Pediatric Sleep Stage Classification Using Multi-Domain Hybrid Neural Networks

• Main Authors: Yonghoon Jeon, Siwon Kim, Hyun-Soo Choi, Yoon Gi Chung, Sun Ah Choi, Hunmin Kim, Sungroh Yoon, Hee Hwang, Ki Joong Kim
• Format: Article
• Language: English
• Published: IEEE 2019-01-01
• Series: IEEE Access
• Subjects: Automatic sleep staging; deep learning; convolutional neural network; long short-term memory; instantaneous frequency features; pediatric electroencephalography
• Online Access: https://ieeexplore.ieee.org/document/8759961/

Sleep staging is an important part of clinical neurology.
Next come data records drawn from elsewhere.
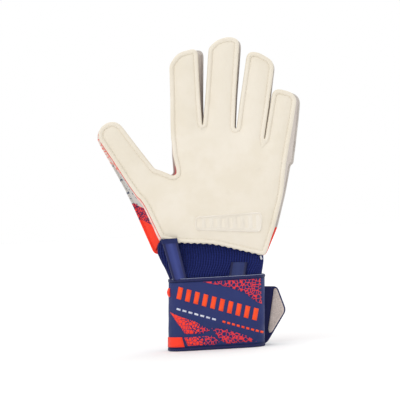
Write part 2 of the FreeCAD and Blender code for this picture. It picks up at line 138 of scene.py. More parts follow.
# ---- Materials -------------------------------------------------------------------
class Shader:
    """A node tree with a Principled shader and short calls to add nodes."""

    def __init__(self, name, roughness=0.8, sheen=0.0, specular=0.3):
        self.material = bpy.data.materials.new(name)
        self.material.use_nodes = True
        self.tree = self.material.node_tree
        self.shader = self.tree.nodes["Principled BSDF"]
        self.shader.inputs["Roughness"].default_value = roughness
        self.shader.inputs["Sheen Weight"].default_value = sheen
        self.shader.inputs["Specular IOR Level"].default_value = specular
        self.height = None

    def node(self, kind, **settings):
        made = self.tree.nodes.new(kind)
        for key, value in settings.items():
            setattr(made, key, value)
        return made

    def link(self, source, target):
        if isinstance(source, (int, float)):
            target.default_value = source
        elif isinstance(source, tuple):
            target.default_value = (*source, 1.0) if len(source) == 3 else source
        else:
            self.tree.links.new(source, target)

    def math(self, operation, a, b=0.0, c=0.0):
        made = self.node("ShaderNodeMath", operation=operation)
        for i, value in enumerate((a, b, c)):
            self.link(value, made.inputs[i])
        return made.outputs[0]

    def mix(self, factor, a, b):
        made = self.node("ShaderNodeMix", data_type="RGBA")
        self.link(factor, made.inputs["Factor"])
        self.link(a, made.inputs["A"])
        self.link(b, made.inputs["B"])
        return made.outputs["Result"]

    def position(self):
        return self.node("ShaderNodeTexCoord").outputs["Object"]

    def uv(self):
        return self.node("ShaderNodeTexCoord").outputs["UV"]

    def scaled(self, vector, scale, rotation=(0, 0, 0)):
        made = self.node("ShaderNodeMapping")
        self.link(vector, made.inputs["Vector"])
        made.inputs["Scale"].default_value = scale
        made.inputs["Rotation"].default_value = rotation
        return made.outputs["Vector"]

    def noise(self, vector, scale, detail=2.0, rough=0.5):
        made = self.node("ShaderNodeTexNoise")
        self.link(vector, made.inputs["Vector"])
        made.inputs["Scale"].default_value = scale
        made.inputs["Detail"].default_value = detail
        made.inputs["Roughness"].default_value = rough
        return made.outputs["Fac"]

    def cells(self, vector, scale, randomness=0.8):
        """The distance to the nearest border between irregular cells."""
        made = self.node("ShaderNodeTexVoronoi", feature="DISTANCE_TO_EDGE")
        self.link(vector, made.inputs["Vector"])
        made.inputs["Scale"].default_value = scale
        made.inputs["Randomness"].default_value = randomness
        return made.outputs["Distance"]

    def weave(self, pitch_u, pitch_v):
        """Crossed threads over the UV map, which is in tenths of a metre; pitches in mm."""
        u, v, _ = self.split(self.uv())
        across = self.math("SINE", self.math("MULTIPLY", u, 200 * math.pi / pitch_u))
        along = self.math("SINE", self.math("MULTIPLY", v, 200 * math.pi / pitch_v))
        return self.math("MULTIPLY_ADD", self.math("MULTIPLY", across, along), 0.5, 0.5)

    def mottle(self, field, low, high, first, second):
        """Blends two 0 to 255 colours where a field rises from low to high."""
        return self.mix(self.ramp(field, low, high), linear(*first), linear(*second))

    def ramp(self, value, low, high, out_low=0.0, out_high=1.0):
        made = self.node("ShaderNodeMapRange", interpolation_type="SMOOTHSTEP")
        keys = ("From Min", "From Max", "To Min", "To Max")
        for key, number in zip(keys, (low, high, out_low, out_high)):
            made.inputs[key].default_value = number
        self.link(value, made.inputs["Value"])
        return made.outputs["Result"]

    def split(self, vector):
        made = self.node("ShaderNodeSeparateXYZ")
        self.link(vector, made.inputs[0])
        return made.outputs

    def colour(self, value):
        self.link(value, self.shader.inputs["Base Color"])

    def rough(self, value):
        self.link(value, self.shader.inputs["Roughness"])

    def bump(self, height, distance, strength=1.0):
        made = self.node("ShaderNodeBump")
        made.inputs["Distance"].default_value = distance
        made.inputs["Strength"].default_value = strength
        self.link(height, made.inputs["Height"])
        if self.height is not None:
            self.link(self.height, made.inputs["Normal"])
        self.height = made.outputs["Normal"]
        self.link(self.height, self.shader.inputs["Normal"])


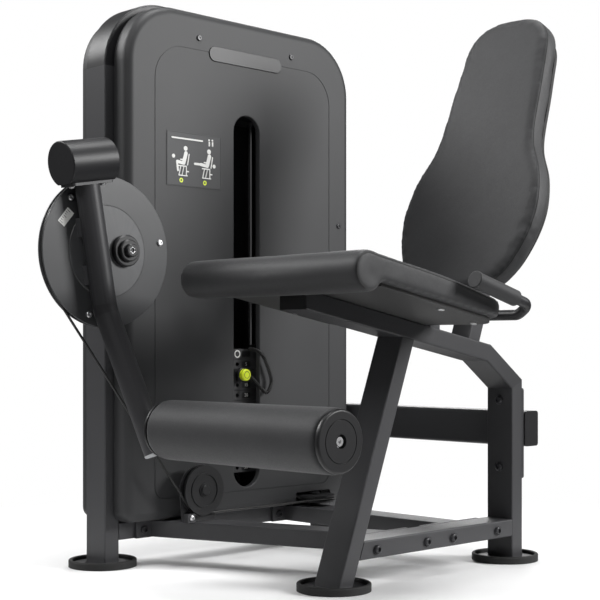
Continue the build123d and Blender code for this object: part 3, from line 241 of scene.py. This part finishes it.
def painted(name, color, rough, grain=0.00012):
    """Powder coat: a fine orange peel, slow drifts in tone, and edges rubbed a little lighter."""
    mat, tree, shader = new_material(name, color, rough)
    place = coords(tree)
    drift = remap(tree, noise(tree, place, 5.0), 0.0, 1.0)
    dark = tuple(c * 0.86 for c in color)
    light = tuple(c * 1.18 for c in color)
    base = blend_colors(tree, drift, dark, light)
    wear = tree.nodes.new("ShaderNodeMix")
    wear.data_type = "RGBA"
    wear.inputs["B"].default_value = (*[min(1, c * 2.2 + 0.02) for c in color], 1)
    tree.links.new(edge_wear(tree), wear.inputs["Factor"])
    tree.links.new(base, wear.inputs["A"])
    tree.links.new(wear.outputs["Result"], shader.inputs["Base Color"])
    fine = noise(tree, place, 700.0, 2.0)
    tree.links.new(remap(tree, fine, rough - 0.05, rough + 0.07), shader.inputs["Roughness"])
    bump(tree, shader, fine, grain, 0.6)
    return mat


def moulded(name, color, rough, grain=0.00025):
    """Moulded plastic with a spark-eroded grain."""
    mat, tree, shader = new_material(name, color, rough)
    place = coords(tree)
    cells = tree.nodes.new("ShaderNodeTexVoronoi")
    cells.inputs["Scale"].default_value = MOULD_CELLS
    tree.links.new(place, cells.inputs["Vector"])
    drift = remap(tree, noise(tree, place, 3.0), 0.0, 1.0)
    base = blend_colors(tree, drift, tuple(c * 0.9 for c in color),
                        tuple(c * 1.12 for c in color))
    tree.links.new(base, shader.inputs["Base Color"])
    tree.links.new(remap(tree, noise(tree, place, 320.0), rough - 0.03, rough + 0.04),
                   shader.inputs["Roughness"])
    bump(tree, shader, cells.outputs["Distance"], grain, 0.35)
    return mat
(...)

However, it is still performed manually by technical experts and is labor-intensive and time-consuming. To overcome these obstacles in the manual sleep staging process, a large number of machine learning-based classifiers with hand-engineered features have been proposed. Additionally, combinations of a deep neural network (DNN) have been recently highlighted as the state-of-the-art classifiers in view of their effectiveness for automatic sleep staging. In spite of the existence of a large number of these types of classifiers, to-this-date, no prior DNN-based approach has attempted sleep-stage classification using pediatric electroencephalographic (EEG) signals. In this paper, we propose a novel end-to-end classifier based on a multi-domain hybrid neural network (HNN-multi) approach consisting of a convolutional neural network and bidirectional long short-term memory for automatic sleep staging with pediatric scalp EEG recordings. To find effective temporal, spatial, and domain-specific conditions, we investigated noticeable changes in the classification performance corresponding to: 1) the length of input signals; 2) the number of channels; and 3) the types of input signals in the time and frequency domains. Our HNN-based classifier yielded the best performance metrics using 30-s time series in combination with an instantaneous frequency using a 19-channel, three-stage classification, with overall accuracy, F1 score, and Cohen's Kappa, equal to 92.21%, 0.90, and 0.88, respectively. We suggest that an effective combination of temporal and spatial time-domain clues with time-varying frequency domain information plays a pivotal role in pediatric, automatic sleep staging. Sufficiently reasonable performance of our HNN-based approach coping with the highly complicated pediatric EEG signatures hopefully sheds light on the clinical feasibility of the DNN-based automatic sleep staging for pediatric neurology.